GBB and the Township of Carling decided on a curved (concave) fence design, building off of the work of Heaven et al. in 2019. The design uses HDPE culverts, a commonly used material in road construction, cut lengthwise and installed at-grade with the road. Provincial guidelines state that fencing for foxsnakes must be a minimum of 2 meters in height, with an overhang. However, a smooth, concave fence design might pose a greater challenge to climbing foxsnakes and therefore allow for a shorter fence height (i.e., less than the recommended 2 meters). 

Barrier fences are designed to keep animals off the road, but in doing so they also restrict animal movement between habitats. Therefore, they often incorporate crossing structures (i.e., “ecopassages”), such as overpasses or underpasses, which allow for safe animal crossings. For this project, the mitigation design utilized three pre-existing drainage culverts to serve as aquatic ecopassages, plus the construction of an additional terrestrial ecopassage.

The end result was 400 m of concave barrier fencing coupled with four below-road ecopassages. The concave barrier fence was designed to prevent animals from climbing over the fencing, while the at-grade design does not impede road maintenance or limit access to traditional lands.

To study the effectiveness of the design, project partners collaborated with Dr. Jackie Litzgus and graduate student, Sabrina Lounsbury, from Laurentian University.

Research and Monitoring 

Pilot projects allow researchers to test and refine conservation strategies on a small scale, assessing effectiveness and identifying challenges before full implementation. This approach minimizes risks and ensures efficient resource allocation for evidence-based decision-making. 

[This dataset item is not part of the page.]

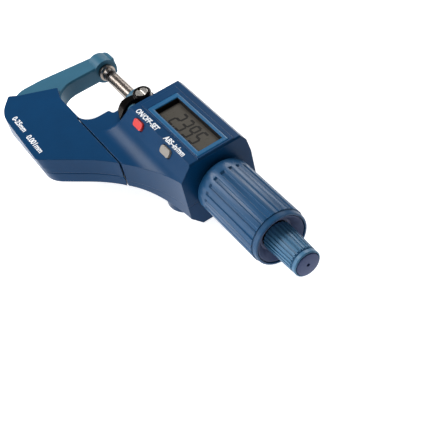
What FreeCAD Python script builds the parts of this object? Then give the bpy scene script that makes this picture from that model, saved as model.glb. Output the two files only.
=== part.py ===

The goals of the effectiveness study were to determine whether: 

1. The mitigation resulted in a reduction in the number of reptiles found on the road; 
2. Reptiles were utilizing the drainage culverts to safely cross under the road; and 
3. The design prevents eastern foxsnakes from climbing over the mitigation.  

To address these research goals, researchers used a combination of road surveys, wildlife cameras, turtle live-trapping, and snake behavioural trials. 

Road Surveys

While road survey data showed a 26% decrease in the number of reptiles found on the road post-construction, reptiles were still finding ways to access the roadway. Hotspots were found to have moved to the fence ends, which reptiles travelled around to gain access to the road. This is important information to come out of the pilot project and indicates that in order to improve the effectiveness of the mitigation design, the overall length of the barrier fence should be increased. This is a lesson that can be implemented in future mitigation designs. 

Ecopassages

Wildlife cameras were installed at the entrance of each end of the ecopassages, programmed to take a photo every 30 seconds for two summers post-construction. The end result was a compilation of over 6 million photos which revealed a total of 2,371 reptile crossings from 13 species. This is the highest known number of reptiles recorded using ecopassages in Ontario and demonstrates that the drainage culverts were highly successful as ecopassages for reptiles.

Turtle Live-Trapping

Utilizing live-trapping, researchers estimated the population size of three turtle species living in the wetland adjacent to the mitigation. They found that the species composition of turtles in the wetland was similar to the species composition of turtles in the ecopassages, indicating that the turtle community was readily using the ecopassages. 

Behavioural Trials

The concave barrier wall was effective at preventing all tested foxsnakes from climbing. Therefore, it can be assumed that a concave fence design would be effective at preventing other non-climbing reptiles, small mammals, and most amphibians from accessing roadways. However, a single, large foxsnake was able to climb over the mitigation using the supporting rebar. This individual was the largest snake in the study, reaching nearly 1.5 m in length and weighing over 1 kg. Foxsnakes in eastern Georgian Bay can reach up to a maximum of 1.8 m in length and weigh up to 1.5 kg. This important observation can inform future fence designs by increasing the length of the overhang above the rebar to prevent large snakes from climbing over.

Looking to the Future

The pilot project demonstrated the strong potential of this mitigation design for preventing reptile road mortality and highlighted key lessons learned to further improve the design. Modifications such as expanding the overall length of the mitigation and creating a larger fence overhang will greatly improve the effectiveness of this design. In addition, on-going site monitoring, including monitoring the structural integrity of the fence, will provide valuable insights into the long-term durability of the design. 

This project represents a successful collaboration between academia, non-profit organizations, First Nations, municipalities, and landowners. GBB commends the Township of Carling for supporting this pilot project aimed at reducing threats to species at risk. Lessons learned from this pilot project are being shared with others working to make roads safer for wildlife across the region and internationally, helping to fill knowledge gaps and improve conservation strategies using evidence-based decision making.